Non è la pagella che promuove un prof


New York rende pubbliche le valutazioni dei prof: una soluzione non priva di rischi
ALESSANDRO D'AVENIA

Dare la pagella ad un insegnante è quello che - da studenti - abbiamo sognato tutti, solleticati dalla cattiveria di far sperimentare agli altri le pene che hanno inflitto a noi. Credo che ciò che è accaduto in alcuni istituti di New York non sia una grande novità per il nostro Paese. Non solo perché in alcune scuole gli studenti danno pubblicamente i voti agli insegnanti, ma soprattutto perché i voti li danno le infallibili mamme italiane. Il loro passaparola sull’effettiva validità di un docente di rado non va a segno, anche se un sistema siffatto è un correttivo inadeguato e si presta a comprensibili improvvisazioni. Non è un caso che mi capiti spesso di ricevere richieste da parte di genitori sulla scelta di un istituto e spesso mi trovo in imbarazzo.

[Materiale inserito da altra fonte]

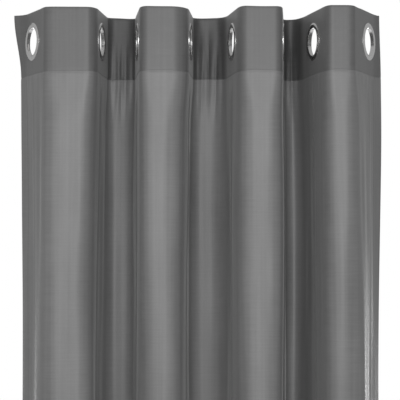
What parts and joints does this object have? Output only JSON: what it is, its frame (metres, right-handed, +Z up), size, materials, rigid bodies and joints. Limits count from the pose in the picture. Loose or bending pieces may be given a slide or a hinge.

Non si può più consigliare «una scuola» tout court, per semplice nomea e tradizione, ma bisogna andare a caccia della sezione o addirittura del singolo insegnante.

Il polverone che si è sollevato evidenzia però un’esigenza che nasce dal basso e che non può più essere elusa nella Scuola di oggi: le famiglie vogliono poter scegliere gli insegnanti dei propri figli e chi non vuole il meglio per i propri figli? Per scegliere un albergo o un ristorante leggiamo i giudizi degli avventori sui siti ad hoc, come facciamo per mille altre cose. Le famiglie vogliono conoscere chi scelgono. In uno Stato veramente democratico credo debba essere data sempre di più la possibilità di scelta ai cittadini e questo vale tanto più per l’istruzione, che non è solo una trasmissione di contenuti, ma un vero e proprio percorso di crescita umana in una fase delicata della vita come lo sono infanzia e adolescenza. Non si può improvvisare, non si può scegliere per fama, e deve essere data a tutte la famiglie la possibilità di scegliere, indipendentemente dal reddito.

Allo stesso tempo bisogna però considerare la limitatezza di un giudizio affidato esclusivamente ai risultati degli studenti (come è accaduto a NY), che può trovare classi con ragazzi più o meno dotati. I risultati, dato puramente quantitativo, non tengono in considerazione o sottovalutano aspetti più ampi della «storia» di un docente e della sua classe, che possono attraversare periodi di deserto prima della terra promessa. Un professore costruisce un percorso nel tempo, proprio con quegli studenti, e decide di raggiungere certi risultati secondo una gradualità che sfugge ai criteri di qualità delle aziende, valutate sulla base della correttezza delle procedure. Gli uomini sono uomini, non procedure.

Un professore potrebbe vedersi attribuire un punteggio scarso, per motivi che vanno al di là delle sue effettive capacità, qualsiasi insegnante questo lo sa bene. E comunque gli basterebbe gonfiare i voti per star tranquillo... La scuola non è certo come un ristorante, e se non basta il giudizio del cliente su una cena per licenziare il cuoco, figuriamoci in un ambiente di lavoro come la scuola, che è una relazione nel tempo, fatta anche di persone con le loro fragilità, cambiamenti e auspicabili miglioramenti.

Non sto proponendo di creare una casta di invalutabili, ma di considerare chi e che cosa valutare. Cosa si chiede all’insegnante di Francesco? Amare e conoscere la materia, amare e conoscere Francesco, amare e conoscere il modo in cui insegna la sua materia a Francesco. Sempre di più. Solo valutando adeguatamente queste tre aeree sarà possibile ottenere un giudizio sulla qualità di un docente: non basta il suo curriculum (un dottorato può non essere significativo per essere un buon insegnante), non basta essere stato tante ore in classe (l’età non è criterio né necessario né sufficiente), come è stato fino ad ora in Italia. Non basta un concorsone per fare un docente. Non basta l’età per fare un buon docente. Non basta un gruppo di studenti per valutare un docente. Non possiamo ridurre un insegnante, che ha studiato e lottato per un posto alla «costumer satisfaction» o alle procedure valide per le certificazioni di qualità con i prodotti materiali, ma occorre lavorare a monte. Credo che i nuovi percorsi di tirocinio e specializzazione (Tfa), sperando vengano presto attivati, rendano possibile tutto questo e si trovi finalmente un sistema alternativo al famigerato «punteggio», che riduce la meritocrazia della scuola al solo criterio di anzianità.

Non abbiamo bisogno di pagelle, ma di una Scuola fatta da docenti che abbiano ottenuto nel loro percorso di preparazione quello che pretendono dai loro allievi: voti alti. Il resto lo impareranno strada facendo, come in ogni professione.